◆ **WHAT THE EXERCISE ASKS**: Copy out every line containing the word "More".

◆ **THE INPUT**:
[Begin]

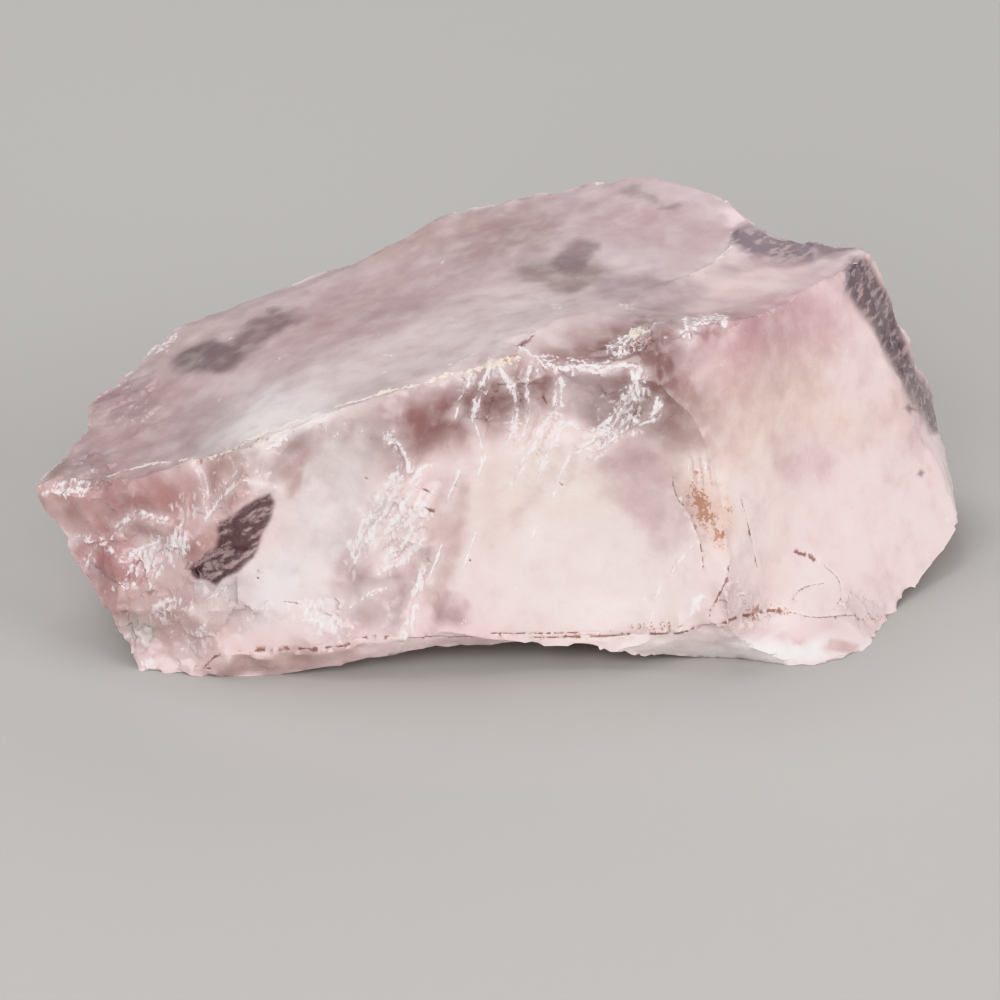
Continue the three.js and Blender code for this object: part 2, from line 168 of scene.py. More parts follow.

[End]
[Begin]

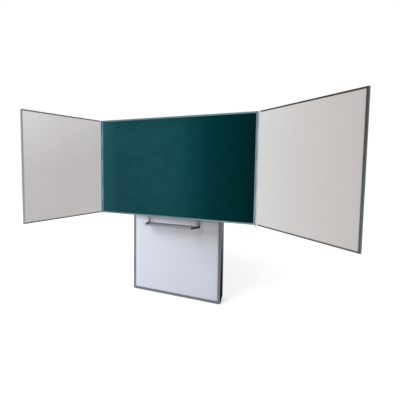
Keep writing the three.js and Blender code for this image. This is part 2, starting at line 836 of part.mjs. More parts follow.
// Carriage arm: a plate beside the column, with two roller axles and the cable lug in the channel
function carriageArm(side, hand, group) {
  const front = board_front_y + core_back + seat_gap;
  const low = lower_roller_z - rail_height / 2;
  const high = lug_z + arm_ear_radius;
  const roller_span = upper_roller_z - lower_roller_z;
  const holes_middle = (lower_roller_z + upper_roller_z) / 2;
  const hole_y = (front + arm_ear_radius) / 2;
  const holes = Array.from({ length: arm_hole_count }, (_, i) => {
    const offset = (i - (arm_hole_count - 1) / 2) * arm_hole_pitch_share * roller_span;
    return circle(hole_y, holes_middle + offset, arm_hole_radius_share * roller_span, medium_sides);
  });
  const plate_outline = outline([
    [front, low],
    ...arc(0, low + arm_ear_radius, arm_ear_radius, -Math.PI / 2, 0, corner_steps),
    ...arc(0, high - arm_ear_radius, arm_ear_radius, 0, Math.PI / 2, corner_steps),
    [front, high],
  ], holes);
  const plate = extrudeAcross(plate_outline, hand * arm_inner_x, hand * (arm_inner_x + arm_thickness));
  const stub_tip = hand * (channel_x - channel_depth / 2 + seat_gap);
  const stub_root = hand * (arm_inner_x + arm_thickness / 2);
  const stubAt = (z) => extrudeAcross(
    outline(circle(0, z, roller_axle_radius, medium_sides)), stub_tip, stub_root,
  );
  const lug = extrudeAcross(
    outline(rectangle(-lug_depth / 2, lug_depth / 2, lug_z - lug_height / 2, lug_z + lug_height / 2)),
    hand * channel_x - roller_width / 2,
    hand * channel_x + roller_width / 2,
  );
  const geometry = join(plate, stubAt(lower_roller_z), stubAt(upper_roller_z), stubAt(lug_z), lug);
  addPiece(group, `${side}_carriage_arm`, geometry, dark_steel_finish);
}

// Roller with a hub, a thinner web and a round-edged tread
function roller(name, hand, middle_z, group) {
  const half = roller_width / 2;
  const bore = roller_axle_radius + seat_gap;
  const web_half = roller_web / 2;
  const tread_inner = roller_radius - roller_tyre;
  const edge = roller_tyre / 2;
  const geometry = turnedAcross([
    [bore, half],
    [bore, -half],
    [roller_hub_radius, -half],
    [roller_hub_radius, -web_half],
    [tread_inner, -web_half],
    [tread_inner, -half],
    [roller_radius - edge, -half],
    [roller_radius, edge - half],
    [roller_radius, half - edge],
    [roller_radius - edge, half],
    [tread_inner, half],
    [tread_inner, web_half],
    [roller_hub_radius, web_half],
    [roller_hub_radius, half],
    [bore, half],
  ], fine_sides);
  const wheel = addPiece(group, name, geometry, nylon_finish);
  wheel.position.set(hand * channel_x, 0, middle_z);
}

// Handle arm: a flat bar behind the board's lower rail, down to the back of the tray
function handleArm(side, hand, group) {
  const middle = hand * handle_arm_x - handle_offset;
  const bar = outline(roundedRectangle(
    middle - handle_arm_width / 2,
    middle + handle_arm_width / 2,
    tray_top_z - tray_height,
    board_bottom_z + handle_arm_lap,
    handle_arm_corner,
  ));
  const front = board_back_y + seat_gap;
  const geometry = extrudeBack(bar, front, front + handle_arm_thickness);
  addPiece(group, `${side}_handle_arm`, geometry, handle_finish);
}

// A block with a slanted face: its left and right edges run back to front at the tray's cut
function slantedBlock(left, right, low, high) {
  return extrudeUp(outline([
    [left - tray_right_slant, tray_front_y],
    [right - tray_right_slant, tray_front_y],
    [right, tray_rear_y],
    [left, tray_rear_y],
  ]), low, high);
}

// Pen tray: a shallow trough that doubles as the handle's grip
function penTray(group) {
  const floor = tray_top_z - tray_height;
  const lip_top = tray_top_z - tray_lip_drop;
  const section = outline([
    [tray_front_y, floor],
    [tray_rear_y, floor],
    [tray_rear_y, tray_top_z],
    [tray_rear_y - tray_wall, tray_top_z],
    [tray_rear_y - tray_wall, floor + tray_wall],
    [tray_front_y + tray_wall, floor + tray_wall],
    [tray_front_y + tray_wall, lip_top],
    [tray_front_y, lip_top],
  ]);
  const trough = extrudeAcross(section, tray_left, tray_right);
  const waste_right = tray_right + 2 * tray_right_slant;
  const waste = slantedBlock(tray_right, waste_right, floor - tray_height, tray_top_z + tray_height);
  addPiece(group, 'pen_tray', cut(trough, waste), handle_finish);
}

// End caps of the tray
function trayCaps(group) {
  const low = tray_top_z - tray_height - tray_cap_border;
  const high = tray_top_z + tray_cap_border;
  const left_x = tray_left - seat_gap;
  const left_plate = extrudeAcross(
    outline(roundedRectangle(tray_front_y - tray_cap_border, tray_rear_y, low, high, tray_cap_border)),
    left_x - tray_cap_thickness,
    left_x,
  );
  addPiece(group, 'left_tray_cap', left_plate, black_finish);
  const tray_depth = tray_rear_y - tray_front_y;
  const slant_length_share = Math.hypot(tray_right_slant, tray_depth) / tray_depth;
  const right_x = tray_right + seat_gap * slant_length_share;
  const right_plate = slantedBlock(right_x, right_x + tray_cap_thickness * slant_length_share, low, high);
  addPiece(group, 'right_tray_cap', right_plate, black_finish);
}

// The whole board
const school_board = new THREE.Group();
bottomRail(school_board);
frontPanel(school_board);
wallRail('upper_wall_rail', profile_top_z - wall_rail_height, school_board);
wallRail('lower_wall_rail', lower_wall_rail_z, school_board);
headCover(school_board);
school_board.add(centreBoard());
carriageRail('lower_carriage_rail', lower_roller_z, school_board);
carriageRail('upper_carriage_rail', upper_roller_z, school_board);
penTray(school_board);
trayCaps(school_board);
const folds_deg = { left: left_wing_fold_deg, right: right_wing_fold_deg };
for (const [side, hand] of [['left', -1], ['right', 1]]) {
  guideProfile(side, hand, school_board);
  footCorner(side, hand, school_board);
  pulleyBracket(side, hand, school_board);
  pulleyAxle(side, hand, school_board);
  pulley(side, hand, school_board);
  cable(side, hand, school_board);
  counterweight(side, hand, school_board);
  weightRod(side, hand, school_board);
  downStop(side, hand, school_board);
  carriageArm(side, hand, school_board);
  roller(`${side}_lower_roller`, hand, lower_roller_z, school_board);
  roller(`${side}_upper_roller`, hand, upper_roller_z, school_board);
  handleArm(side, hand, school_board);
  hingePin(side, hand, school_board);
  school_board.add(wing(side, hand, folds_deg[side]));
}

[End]

◆ **OUTPUT FOR THIS EXERCISE**:
Continue the three.js and Blender code for this object: part 2, from line 168 of scene.py. More parts follow.
Keep writing the three.js and Blender code for this image. This is part 2, starting at line 836 of part.mjs. More parts follow.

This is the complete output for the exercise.